What other things might prevent our longing desire from arising? We might focus on the ugliness of the person’s body when we visualize their bones. Where did that habit of imagining their skeleton come from? It came from the influence of others who taught us the practice. Why did that ripen at that time? Well, because of this practice that we’ve done before. So, is all this karma? From one point of view, yes, but it’s not a simple karmic transaction that’s happening here. It’s very complex. 

Can we find the origin of any problem that we have, like our compulsive destructive behavior motivated by longing desire? Can we find the ultimate origin of it? Yes, Buddhism says if we go deeply enough, the ultimate origin of it is grasping for true existence. All of it comes out of that, and that’s what we need to work on getting rid of. 

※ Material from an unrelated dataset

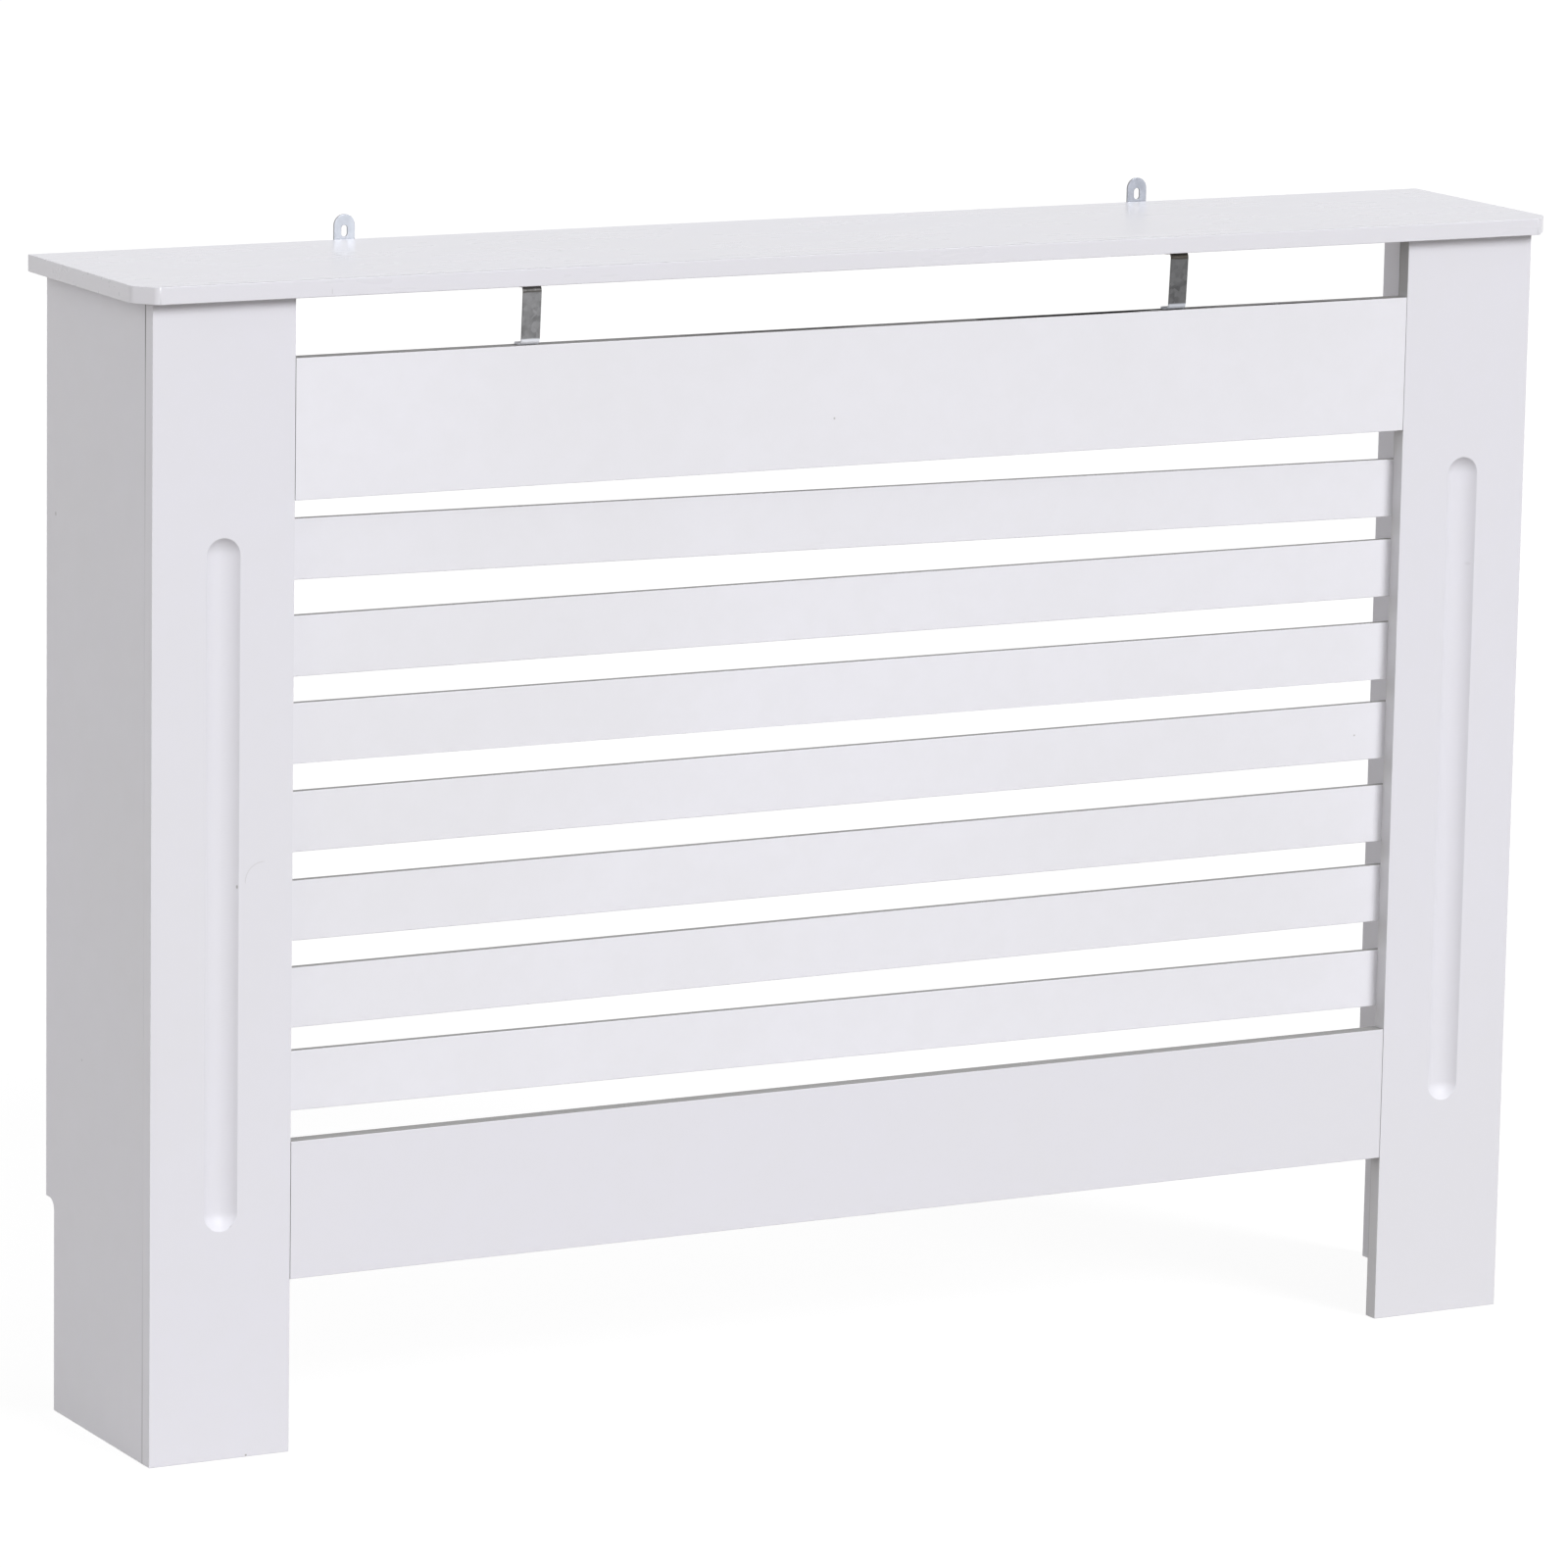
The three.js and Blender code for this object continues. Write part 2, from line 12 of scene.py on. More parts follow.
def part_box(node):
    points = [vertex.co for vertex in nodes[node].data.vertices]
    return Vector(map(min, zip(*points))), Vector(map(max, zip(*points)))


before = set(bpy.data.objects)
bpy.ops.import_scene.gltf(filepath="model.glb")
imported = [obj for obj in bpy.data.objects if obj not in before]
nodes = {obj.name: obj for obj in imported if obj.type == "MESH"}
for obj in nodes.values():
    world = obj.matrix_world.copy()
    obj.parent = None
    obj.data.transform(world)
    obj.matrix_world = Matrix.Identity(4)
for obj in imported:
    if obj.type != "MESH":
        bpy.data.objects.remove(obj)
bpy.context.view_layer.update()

MM = 0.001
SIDES = ("left", "right")
TO_WALL = (0, 1, 0)
BOARD_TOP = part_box("top_board")[1].z

# ------------------------------------------------------------------ camera, from the photograph

CAMERA_PLACE = (-2.749, -5.093, 1.539)
CAMERA_HEADING = 28.214       # degrees, to the right of straight at the wall
CAMERA_DIP = 10.938           # degrees, below the horizon
CAMERA_ROLL = 1.039           # degrees
CAMERA_LENS = 189.47          # mm, on a 36 mm wide sensor
SENSOR_WIDTH = 36.0

# ------------------------------------------------------------------ light and ground

BACKGROUND = 1.0              # what the camera and reflections see of the world
LEFT_LOW_LIGHT = 1.38         # world light on the object, from the left, near the horizon
LEFT_HIGH_LIGHT = 1.32        # the same, from the left and higher
RIGHT_LIGHT = 0.32            # the same, from the right
FRONT_LIGHT = 0.45            # the same, from the front
REAR_LIGHT = 0.42             # the same, from behind
ZENITH_LIGHT = 0.4            # the same, from overhead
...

We can work on provisional measures for overcoming longing desire and lessening the strength of what’s going to ripen from our karma potentials and tendencies – like regret, purification and things like that. But ultimately, what we have to gain is the non-conceptual cognition of voidness. If we’re totally absorbed on voidness like that, then as long as we can sustain it, there’s nothing that will activate any of these potentials and tendencies. We want to be able to do that forever, which will happen only when we become a Buddha. So, non-conceptual cognition of voidness is the actual opponent of grasping for true existence and thus the actual opponent of our compulsive karma. We don’t just want a temporary escape.

If we have a problem, then how do we get rid of it? Do we go to work in an orphanage to build up more positive force? Or do we work specifically on the problem where we attack it at its root – our grasping for true existence? We need a multiphase plan of attack, so we do all of them. We work on a temporary solution to the problem, a temporary opponent and, simultaneously, work on gaining a deeper opponent to it. We need to work on building up more positive force and work on purification. Unless we’ve built up a tremendous amount of positive force, we’re not going to understand voidness at all. There’s a lot of work we have to do.